— Task to complete —
Reproduce the listing that follows with no differences at all.

— Data extract —

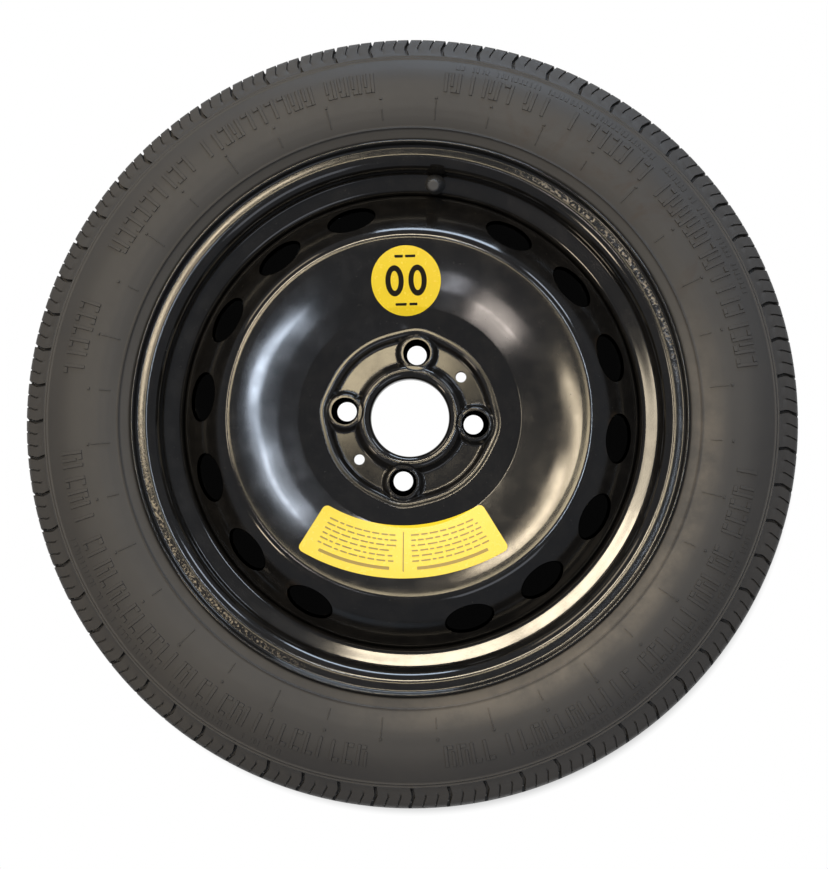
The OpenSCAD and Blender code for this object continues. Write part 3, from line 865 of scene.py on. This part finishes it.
def tyre_row(k):
    """Points of one row of the tyre, and whether the row has the fine angles of the slots."""
    (r, z), last = tyre_path[k], len(tyre_path)
    tangent = unit(tyre_path[(k + 1) % last] - tyre_path[k - 1])
    out = np.array([-tangent[1], tangent[0]])
    outer = k < OUTER_ROWS
    fine = outer and abs(z) > GROOVE_Z + GROOVE_WIDTH / 2 + 1 and r > DECOR_R
    marks = MARKS if fine else MARKS[COARSE]
    shift = slot_kink(r) + (0 if z > 0 else PITCH / 2) if outer else PITCH / 4
    angles = (np.arange(BLOCKS)[:, None] * PITCH + marks[:, 0] + shift).ravel()
    deep = 0.0
    if fine:
        # Slots and sipes fade out towards the grooves and towards the sidewall's raised line
        away = ramp(abs(z), 27, 28.5) * ramp(r, DECOR_R + 1.5, DECOR_R + 5)
        short = ramp(abs(z), 34, 36) * ramp(r, DECOR_R + 6, DECOR_R + 9)
        deep = np.tile(marks[:, 1] * away * SLOT_DEPTH + marks[:, 2] * short * SIPE_DEPTH, BLOCKS)
    rise = (wall_height(r, z) if outer else 0.0) - deep
    rr, zz = r + rise * out[0], z + rise * out[1]
    return np.column_stack([rr * np.cos(angles), rr * np.sin(angles), zz + 0 * angles]), fine


def make_tyre():
    """The tyre as one closed mesh. Where fine and coarse rows meet, one segment meets several short ones."""
    shape, rows = Shape(), []
    for k in range(len(tyre_path)):
        points, fine = tyre_row(k)
        rows.append((shape.add(points, points), fine))
    per = len(MARKS) // len(COARSE)
    for (near, near_fine), (far, far_fine) in zip(rows, rows[1:] + rows[:1]):
        if near_fine == far_fine:
            shape.rows(near, far)
            continue
        many, few = (near, far) if near_fine else (far, near)
        for i in range(len(few)):
            run = [many[(COARSE[0] + i * per + j) % len(many)] for j in range(per + 1)]
            a, b = few[i], few[(i + 1) % len(few)]
            shape.faces.append([a, b, *run[::-1]] if near_fine else [a, *run, b])
    return shape.mesh("moulded_tyre", rubber, slot="tyre_rubber", custom=False)


tyre = make_tyre()
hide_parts("tyre")

outside = outer_half[(outer_half[:, 0] > FLANGE_R + 3) & (outer_half[:, 1] > TREAD_HALF)]


def wall_point(r, angle, lift):
    """A point over the upper sidewall, by its height over the rubber."""
    before, z, after = np.interp([r - 0.5, r, r + 0.5], outside[:, 0], outside[:, 1])
    slope = after - before
    n = np.array([-slope, 1.0]) / math.hypot(slope, 1)
    rr = r + lift * n[0]
    return [rr * math.cos(angle), rr * math.sin(angle), z + lift * n[1]]


def outline_of(grid):
    """The numbers round the edge of a grid of points."""
    return np.r_[grid[0, :-1], grid[:-1, -1], grid[-1, :0:-1], grid[:0:-1, 0]]


def raised_bar(shape, r0, r1, a0, a1, lift):
    """A low bar on the sidewall from r0 to r1 and from a0 to a1, with sloping sides."""
    nr = max(2, round((r1 - r0) / 4) + 1)
    na = max(2, round((a1 - a0) * r0 / 4) + 1)
    edge_r, edge_a = 0.3, 0.3 / r0
    ids = []
    for grow, height in ((0, lift), (1, -0.3)):
        rs = np.linspace(r0 - grow * edge_r, r1 + grow * edge_r, nr)
        aa = np.linspace(a0 - grow * edge_a, a1 + grow * edge_a, na)
        points = [wall_point(r, a, height) for r in rs for a in aa]
        ids.append(shape.add(points, [(0, 0, 1)] * len(points)).reshape(nr, na))
    top, foot = ids
    shape.quads(top[:-1, :-1], top[1:, :-1], top[1:, 1:], top[:-1, 1:])
    shape.rows(outline_of(foot), outline_of(top))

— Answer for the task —
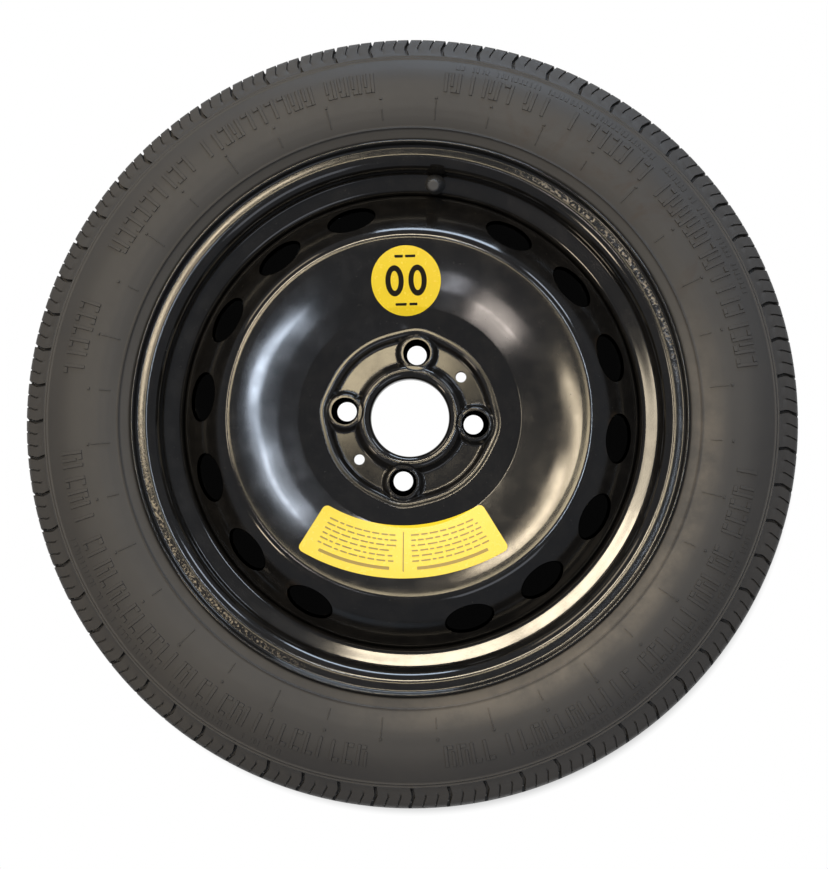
The OpenSCAD and Blender code for this object continues. Write part 3, from line 865 of scene.py on. This part finishes it.
def tyre_row(k):
    """Points of one row of the tyre, and whether the row has the fine angles of the slots."""
    (r, z), last = tyre_path[k], len(tyre_path)
    tangent = unit(tyre_path[(k + 1) % last] - tyre_path[k - 1])
    out = np.array([-tangent[1], tangent[0]])
    outer = k < OUTER_ROWS
    fine = outer and abs(z) > GROOVE_Z + GROOVE_WIDTH / 2 + 1 and r > DECOR_R
    marks = MARKS if fine else MARKS[COARSE]
    shift = slot_kink(r) + (0 if z > 0 else PITCH / 2) if outer else PITCH / 4
    angles = (np.arange(BLOCKS)[:, None] * PITCH + marks[:, 0] + shift).ravel()
    deep = 0.0
    if fine:
        # Slots and sipes fade out towards the grooves and towards the sidewall's raised line
        away = ramp(abs(z), 27, 28.5) * ramp(r, DECOR_R + 1.5, DECOR_R + 5)
        short = ramp(abs(z), 34, 36) * ramp(r, DECOR_R + 6, DECOR_R + 9)
        deep = np.tile(marks[:, 1] * away * SLOT_DEPTH + marks[:, 2] * short * SIPE_DEPTH, BLOCKS)
    rise = (wall_height(r, z) if outer else 0.0) - deep
    rr, zz = r + rise * out[0], z + rise * out[1]
    return np.column_stack([rr * np.cos(angles), rr * np.sin(angles), zz + 0 * angles]), fine


def make_tyre():
    """The tyre as one closed mesh. Where fine and coarse rows meet, one segment meets several short ones."""
    shape, rows = Shape(), []
    for k in range(len(tyre_path)):
        points, fine = tyre_row(k)
        rows.append((shape.add(points, points), fine))
    per = len(MARKS) // len(COARSE)
    for (near, near_fine), (far, far_fine) in zip(rows, rows[1:] + rows[:1]):
        if near_fine == far_fine:
            shape.rows(near, far)
            continue
        many, few = (near, far) if near_fine else (far, near)
        for i in range(len(few)):
            run = [many[(COARSE[0] + i * per + j) % len(many)] for j in range(per + 1)]
            a, b = few[i], few[(i + 1) % len(few)]
            shape.faces.append([a, b, *run[::-1]] if near_fine else [a, *run, b])
    return shape.mesh("moulded_tyre", rubber, slot="tyre_rubber", custom=False)


tyre = make_tyre()
hide_parts("tyre")

outside = outer_half[(outer_half[:, 0] > FLANGE_R + 3) & (outer_half[:, 1] > TREAD_HALF)]


def wall_point(r, angle, lift):
    """A point over the upper sidewall, by its height over the rubber."""
    before, z, after = np.interp([r - 0.5, r, r + 0.5], outside[:, 0], outside[:, 1])
    slope = after - before
    n = np.array([-slope, 1.0]) / math.hypot(slope, 1)
    rr = r + lift * n[0]
    return [rr * math.cos(angle), rr * math.sin(angle), z + lift * n[1]]


def outline_of(grid):
    """The numbers round the edge of a grid of points."""
    return np.r_[grid[0, :-1], grid[:-1, -1], grid[-1, :0:-1], grid[:0:-1, 0]]


def raised_bar(shape, r0, r1, a0, a1, lift):
    """A low bar on the sidewall from r0 to r1 and from a0 to a1, with sloping sides."""
    nr = max(2, round((r1 - r0) / 4) + 1)
    na = max(2, round((a1 - a0) * r0 / 4) + 1)
    edge_r, edge_a = 0.3, 0.3 / r0
    ids = []
    for grow, height in ((0, lift), (1, -0.3)):
        rs = np.linspace(r0 - grow * edge_r, r1 + grow * edge_r, nr)
        aa = np.linspace(a0 - grow * edge_a, a1 + grow * edge_a, na)
        points = [wall_point(r, a, height) for r in rs for a in aa]
        ids.append(shape.add(points, [(0, 0, 1)] * len(points)).reshape(nr, na))
    top, foot = ids
    shape.quads(top[:-1, :-1], top[1:, :-1], top[1:, 1:], top[:-1, 1:])
    shape.rows(outline_of(foot), outline_of(top))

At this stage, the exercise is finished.